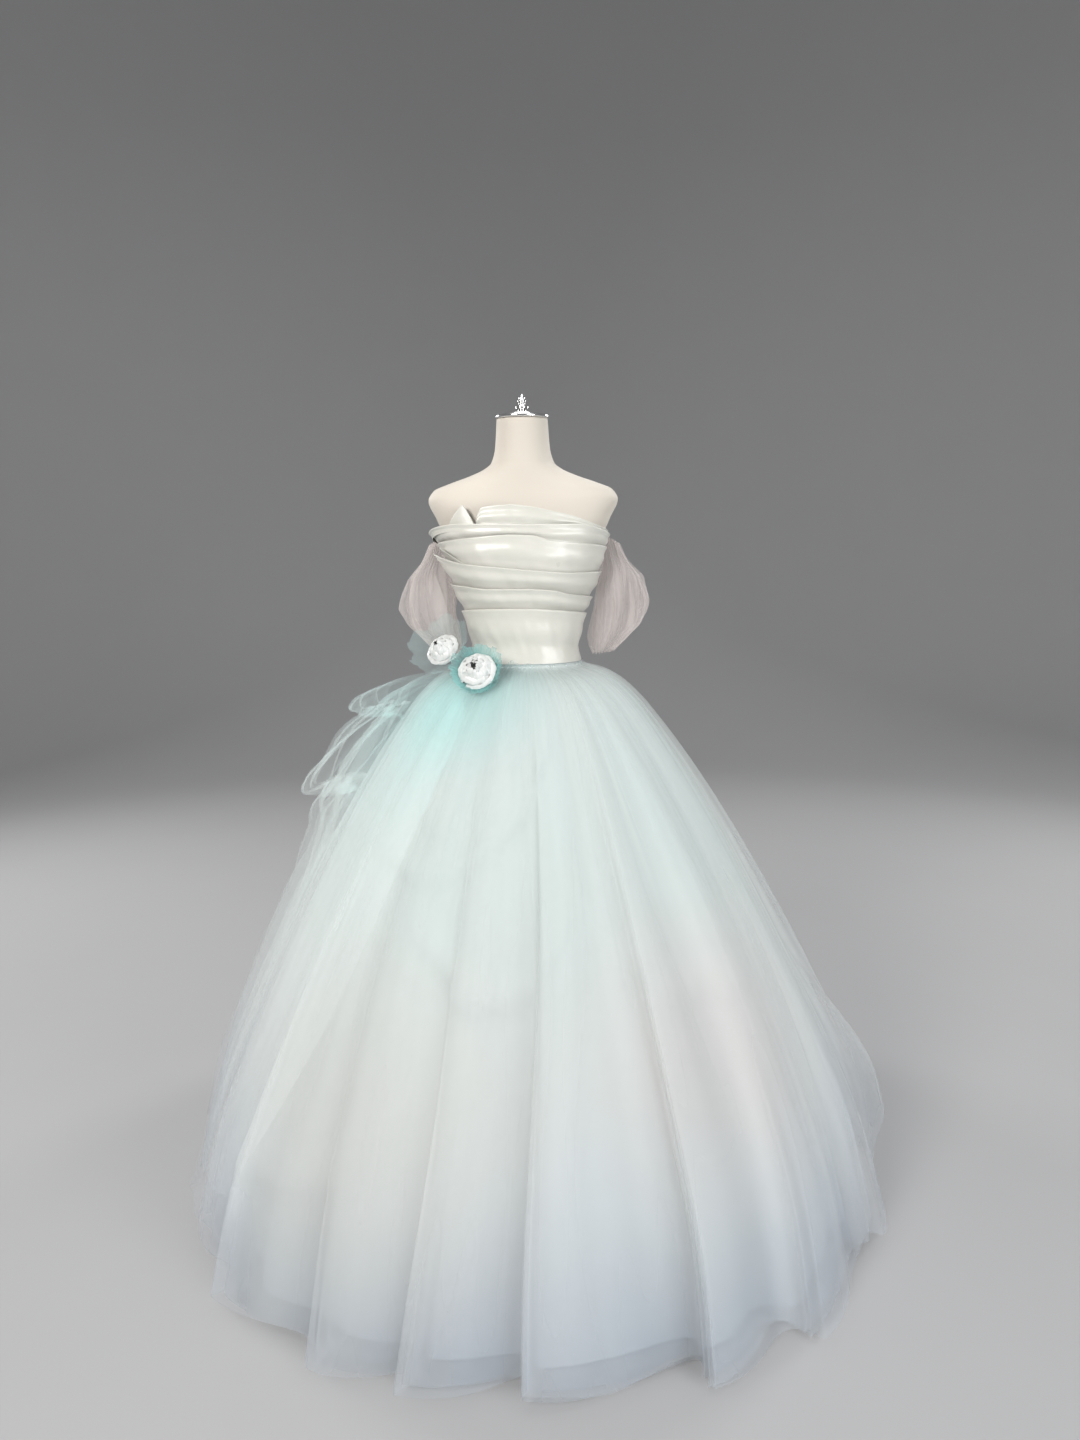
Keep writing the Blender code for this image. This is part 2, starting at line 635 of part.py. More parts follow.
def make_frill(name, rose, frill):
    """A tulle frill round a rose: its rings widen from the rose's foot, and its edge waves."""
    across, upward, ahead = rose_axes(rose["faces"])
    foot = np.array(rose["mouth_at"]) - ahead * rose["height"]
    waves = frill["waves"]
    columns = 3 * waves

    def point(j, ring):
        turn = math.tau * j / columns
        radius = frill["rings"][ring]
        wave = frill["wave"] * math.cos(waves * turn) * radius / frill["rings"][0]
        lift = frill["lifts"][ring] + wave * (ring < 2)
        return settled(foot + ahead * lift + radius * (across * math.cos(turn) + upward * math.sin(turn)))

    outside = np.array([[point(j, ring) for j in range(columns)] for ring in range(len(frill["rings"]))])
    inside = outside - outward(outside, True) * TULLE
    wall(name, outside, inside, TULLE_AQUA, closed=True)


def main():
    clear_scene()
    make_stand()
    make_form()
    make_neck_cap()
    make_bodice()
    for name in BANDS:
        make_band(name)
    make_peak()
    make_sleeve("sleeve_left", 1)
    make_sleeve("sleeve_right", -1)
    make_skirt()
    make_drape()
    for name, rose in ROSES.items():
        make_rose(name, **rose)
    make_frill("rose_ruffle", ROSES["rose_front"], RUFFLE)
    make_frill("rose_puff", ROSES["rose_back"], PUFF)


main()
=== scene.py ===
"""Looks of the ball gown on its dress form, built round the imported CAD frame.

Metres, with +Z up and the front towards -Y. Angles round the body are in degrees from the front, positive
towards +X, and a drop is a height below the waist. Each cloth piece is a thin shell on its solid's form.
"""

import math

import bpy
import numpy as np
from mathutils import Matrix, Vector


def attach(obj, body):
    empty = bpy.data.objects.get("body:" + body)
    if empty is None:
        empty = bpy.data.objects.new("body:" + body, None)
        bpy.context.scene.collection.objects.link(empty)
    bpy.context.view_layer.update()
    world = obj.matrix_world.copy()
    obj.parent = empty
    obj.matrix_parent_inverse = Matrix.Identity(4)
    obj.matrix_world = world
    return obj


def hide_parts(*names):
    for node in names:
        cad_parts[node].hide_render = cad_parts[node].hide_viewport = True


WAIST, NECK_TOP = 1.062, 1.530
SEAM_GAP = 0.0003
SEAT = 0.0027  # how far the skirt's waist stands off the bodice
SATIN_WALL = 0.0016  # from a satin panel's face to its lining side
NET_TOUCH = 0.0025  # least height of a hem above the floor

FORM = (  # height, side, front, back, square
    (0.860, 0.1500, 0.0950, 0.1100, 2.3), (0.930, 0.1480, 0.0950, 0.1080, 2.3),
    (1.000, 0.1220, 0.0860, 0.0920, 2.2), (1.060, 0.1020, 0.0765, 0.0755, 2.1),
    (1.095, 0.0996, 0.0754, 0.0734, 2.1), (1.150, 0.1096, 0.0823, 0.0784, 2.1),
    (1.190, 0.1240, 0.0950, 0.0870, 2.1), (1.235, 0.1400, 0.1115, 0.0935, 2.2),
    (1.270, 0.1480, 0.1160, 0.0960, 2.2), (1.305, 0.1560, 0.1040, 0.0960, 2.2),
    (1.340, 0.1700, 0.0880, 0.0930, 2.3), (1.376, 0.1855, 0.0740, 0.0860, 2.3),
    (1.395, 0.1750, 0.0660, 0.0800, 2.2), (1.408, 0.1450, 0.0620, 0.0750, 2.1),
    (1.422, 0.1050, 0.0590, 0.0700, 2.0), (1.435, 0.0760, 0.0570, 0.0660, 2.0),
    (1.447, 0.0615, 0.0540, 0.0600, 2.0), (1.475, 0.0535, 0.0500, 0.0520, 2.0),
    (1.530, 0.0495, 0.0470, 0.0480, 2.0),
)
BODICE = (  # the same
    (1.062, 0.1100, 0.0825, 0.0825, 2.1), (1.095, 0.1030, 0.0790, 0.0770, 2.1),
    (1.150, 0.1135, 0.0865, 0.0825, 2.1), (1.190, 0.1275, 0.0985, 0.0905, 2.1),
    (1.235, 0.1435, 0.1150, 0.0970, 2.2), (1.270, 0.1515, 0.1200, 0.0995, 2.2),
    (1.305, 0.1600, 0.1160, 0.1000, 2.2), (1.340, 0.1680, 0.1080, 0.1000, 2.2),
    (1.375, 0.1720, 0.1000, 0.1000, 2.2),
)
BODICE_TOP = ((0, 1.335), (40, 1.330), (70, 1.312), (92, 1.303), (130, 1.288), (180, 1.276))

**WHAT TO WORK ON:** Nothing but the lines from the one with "outside = np.array([[point(j, ring)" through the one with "for node in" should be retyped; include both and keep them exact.

**TASK SOLUTION:**
    outside = np.array([[point(j, ring) for j in range(columns)] for ring in range(len(frill["rings"]))])
    inside = outside - outward(outside, True) * TULLE
    wall(name, outside, inside, TULLE_AQUA, closed=True)


def main():
    clear_scene()
    make_stand()
    make_form()
    make_neck_cap()
    make_bodice()
    for name in BANDS:
        make_band(name)
    make_peak()
    make_sleeve("sleeve_left", 1)
    make_sleeve("sleeve_right", -1)
    make_skirt()
    make_drape()
    for name, rose in ROSES.items():
        make_rose(name, **rose)
    make_frill("rose_ruffle", ROSES["rose_front"], RUFFLE)
    make_frill("rose_puff", ROSES["rose_back"], PUFF)


main()
=== scene.py ===
"""Looks of the ball gown on its dress form, built round the imported CAD frame.

Metres, with +Z up and the front towards -Y. Angles round the body are in degrees from the front, positive
towards +X, and a drop is a height below the waist. Each cloth piece is a thin shell on its solid's form.
"""

import math

import bpy
import numpy as np
from mathutils import Matrix, Vector


def attach(obj, body):
    empty = bpy.data.objects.get("body:" + body)
    if empty is None:
        empty = bpy.data.objects.new("body:" + body, None)
        bpy.context.scene.collection.objects.link(empty)
    bpy.context.view_layer.update()
    world = obj.matrix_world.copy()
    obj.parent = empty
    obj.matrix_parent_inverse = Matrix.Identity(4)
    obj.matrix_world = world
    return obj


def hide_parts(*names):
    for node in names:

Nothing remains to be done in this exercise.